Закусили с удовольствием, смачно, хозяин очень ловко ухаживал за дамами, Александра впервые видела его таким домашним, таким компанейским.
Пели негромко, но очень слаженно, как будто не в первый раз. Оказалось, у Папикова был довольно красивый по тембру, глубокий, чуть-чуть глуховатый баритон, именно эта глуховатость, бывшая вроде бы изъяном, придавала его голосу шарм. Наташа тоже пела хорошо, но самый красивый и чистый голос был у Александры, она и заводила одну за другой старые народные песни…
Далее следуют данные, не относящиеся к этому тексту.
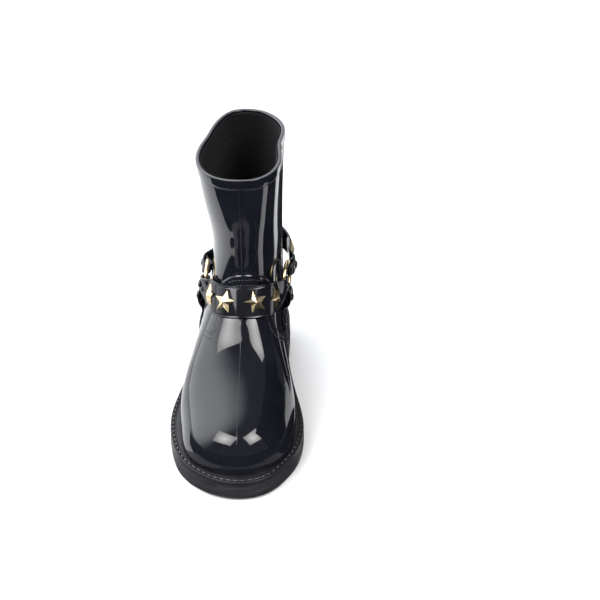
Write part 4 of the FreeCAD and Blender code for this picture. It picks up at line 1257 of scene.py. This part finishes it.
def softbox(name, az, el, dist, w, h, radiance, colour=(1, 1, 1), at=None):
    """a panel light; az from the toe direction towards the medial side, degrees"""
    a, e = math.radians(az), math.radians(el)
    d = Vector((math.sin(a) * math.cos(e), -math.cos(a) * math.cos(e), math.sin(e)))
    l = bpy.data.lights.new(name, "AREA")
    l.shape, l.size, l.size_y = "RECTANGLE", w, h
    l.energy = radiance * math.pi * w * h
    l.color = colour
    o = bpy.data.objects.new(name, l)
    o.location = (at or LIGHT_AT) + d * dist
    o.rotation_euler = d.to_track_quat("Z", "Y").to_euler()
    scene.collection.objects.link(o)
    return o


def glow_box(name, az, el, dist, w, h, radiance):
    """a softbox whose cloth is brightest at its middle"""
    a, e = math.radians(az), math.radians(el)
    d = Vector((math.sin(a) * math.cos(e), -math.cos(a) * math.cos(e), math.sin(e)))
    rot = d.to_track_quat("Z", "Y").to_matrix()
    c = LIGHT_AT + d * dist
    m = bpy.data.materials.new(name + "_cloth")
    m.use_nodes = True
    nt = m.node_tree
    nt.nodes.clear()
    out = nt.nodes.new("ShaderNodeOutputMaterial")
    em = nt.nodes.new("ShaderNodeEmission")
    nt.links.new(em.outputs[0], out.inputs["Surface"])
    geo = nt.nodes.new("ShaderNodeNewGeometry")
    sub = nt.nodes.new("ShaderNodeVectorMath")
    sub.operation = "DISTANCE"
    sub.inputs[1].default_value = tuple(c)
    nt.links.new(geo.outputs["Position"], sub.inputs[0])
    em.inputs["Color"].default_value = (1.0, 0.99, 0.985, 1)
    nt.links.new(remap(nt, sub.outputs["Value"], 0.0, 0.62, radiance * 1.45, radiance * 0.62), em.inputs["Strength"])
    o = slab(name, c, rot @ Vector((w / 2, 0, 0)), rot @ Vector((0, h / 2, 0)), m)
    o.visible_camera = False
    return o


glow_box("box_front_left", -36, 47, 1.9, 1.36, 1.08, 9.0)
glow_box("box_front_right", 52, 44, 1.9, 1.24, 1.08, 9.0)
softbox("strip_right", 100, 20, 1.8, 0.25, 1.2, 1.2)

cam = bpy.data.cameras.new("camera")
cam.sensor_width, cam.lens = 36.0, 71.4
cam_o = bpy.data.objects.new("camera", cam)
cam_o.location = (0.05525, -0.88334, 0.66263)
cam_o.rotation_euler = Euler((math.radians(58), 0, 0))
scene.collection.objects.link(cam_o)
scene.camera = cam_o
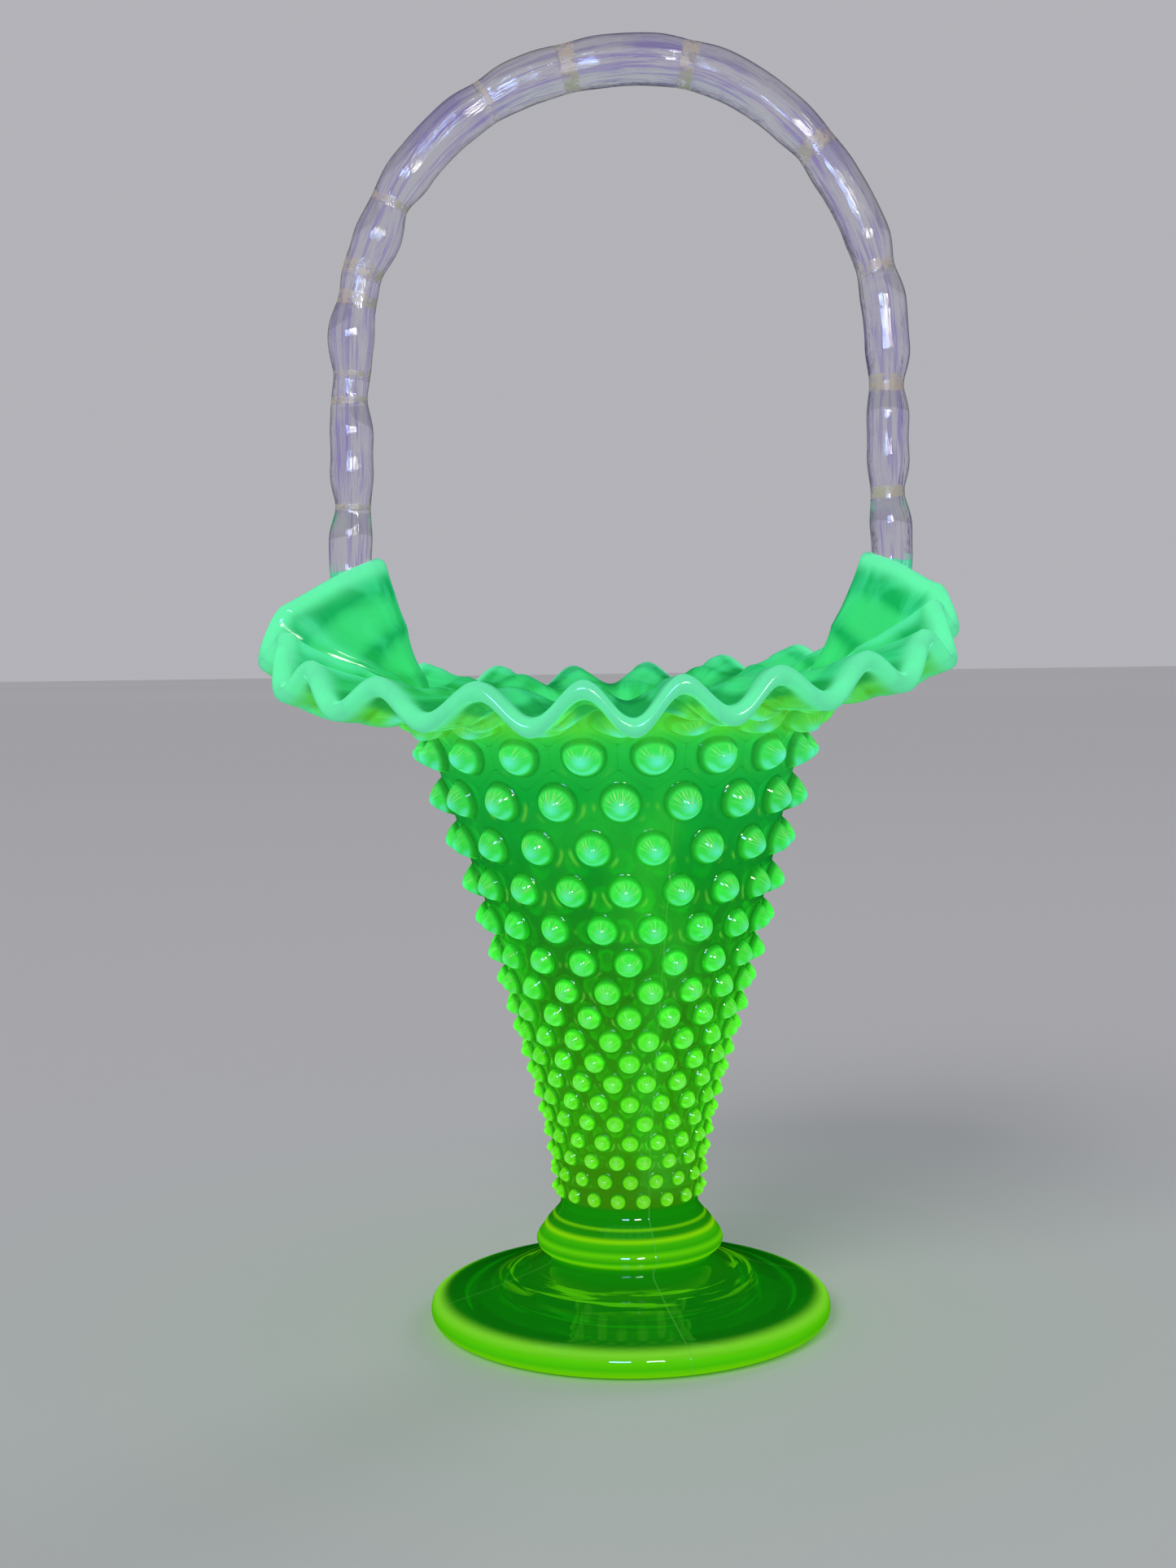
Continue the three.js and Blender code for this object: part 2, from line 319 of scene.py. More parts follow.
def curve_through(knots, steps):
    """Points on a smooth curve through knots, with steps from each knot to the next."""
    knots = np.array(knots, float)
    ends = np.concatenate([[2 * knots[0] - knots[1]], knots, [2 * knots[-1] - knots[-2]]])
    out = []
    for i in range(1, len(ends) - 2):
        a, b, c, d = ends[i - 1:i + 3]
        for t in np.arange(steps) / steps:
            out.append(0.5 * (2 * b + (c - a) * t + (2 * a - 5 * b + 4 * c - d) * t**2
                              + (3 * b - a - 3 * c + d) * t**3))
    out.append(knots[-1])
    return np.array(out)


# Foot and collar, as points (radius, height) of the outline in millimetres
FOOT_CENTRE = 2.2
UNDERSIDE = [(3, FOOT_CENTRE), (20.5, 1.9), (36, 1.6), (39.5, 0.9), (41, 0)]
FOOT = [(41, 0), (47.5, 0), (50.2, 1.2), (51, 3.2), (50.2, 5.6), (47, 7.1), (42, 8.4), (36, 10),
        (29, 12.2), (24, 13.9), (21.2, 15.1)]
COLLAR = [(20.6, 16.2), (21.6, 17.5), (23.3, 18.9), (23.8, 20.4), (23.3, 21.8), (22.2, 23.3),
          (21.2, 24.8), (20, 26.2), (18.9, 27.4), (18.1, 28.4), (17.6, 29.4), (17.5, 30.2)]


def add_foot(skin):
    """Underside with its recess, standing ring, rounded edge, sloping top, neck and collar."""
    for r, z in curve_through(UNDERSIDE, 4):
        skin.ring(place(azimuths, r * MM, z * MM))
    for r, z in curve_through(FOOT + COLLAR, 6)[1:]:
        edge = float(smooth(r, 46, 50)) if z < 8 else 0
        skin.ring(place(azimuths, r * MM, z * MM), edge=edge)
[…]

… Я о прошлом теперь не мечтаю,
Только сердце затмила печаль.
И я молча к груди прижимаю
Эту темно-вишневую шаль…
Через несколько дней после поминок Александра и Папиков, как обычно после тяжелой и безуспешной операции, переводили дух под миндальным деревом; на Сандомирском плацдарме в немецком госпитале они обычно сидели под фикусом в коридоре, а здесь, в Праге, – во дворике бывшей пражской больницы для бедных, под невысоким миндальным деревом. Дерево еще не растеряло листья, но они пожухли – кончался сентябрь, и хотя было еще теплым-тепло, однако дни становились все короче, и Ираклий Соломонович Горшков обеспокоился подготовкой как помещения, так и личного состава к зиме. Уже была Хиросима, уже капитулировали японцы, много чего было, и плохого и хорошего, не дождались только госпитальные самого желанного – демобилизации. Все лето 1945 года Александра томительно ждала, а в сентябре сказали, что “увольнение в запас отложено до особого распоряжения”.
Они просидели молчком минут тридцать, а потом Александра спросила:
– И как нам теперь?
Папиков понял, о чем она спрашивает, у всех госпитальных и армейских было на уме одно: домой, домой, домой…
Папиков жевал свой специальный табак и ответил не сразу. Долго сидели молча, потом он прошел вдоль забора, подальше от скамейки, сплюнул табачную жижу, а вернувшись, сказал:
– Формируются части, которые останутся в Восточной Европе надолго. Наверное, до весны дело протянется, а то и до следующей зимы, но я обещаю отпустить вас с первой партией. Мне все равно, где работать, а вам надо окончить медицинский институт.
– Мне теперь двадцать пять, а если еще год, когда же я его закончу – старухой?
– Александра, – Папиков посмотрел на нее внимательно большими печальными глазами, – во-первых, тридцать два – это не старость, а во-вторых, вам незачем учиться шесть лет – вы не от школьной парты, у вас красный диплом медучилища и фронтовой опыт операционной сестры высшего класса.
– Это вы – высшего, – потупилась Александра, – с вами любой станет лучшим.
– Я не льстец. – Папиков сделал большую паузу. – Хочу вам сказать то, что говорил очень немногим… Я всегда с интересом наблюдаю за вами в операционной, у вас безошибочное чутье, вы обучаемы в высшей степени – это редкие качества. А что касается шести лет учебы, то мы с Иваном Ивановичем напишем всякие бумажки, чтобы можно было сдавать экстерном и сразу на четвертый курс, а там на специализацию – и дело в шляпе.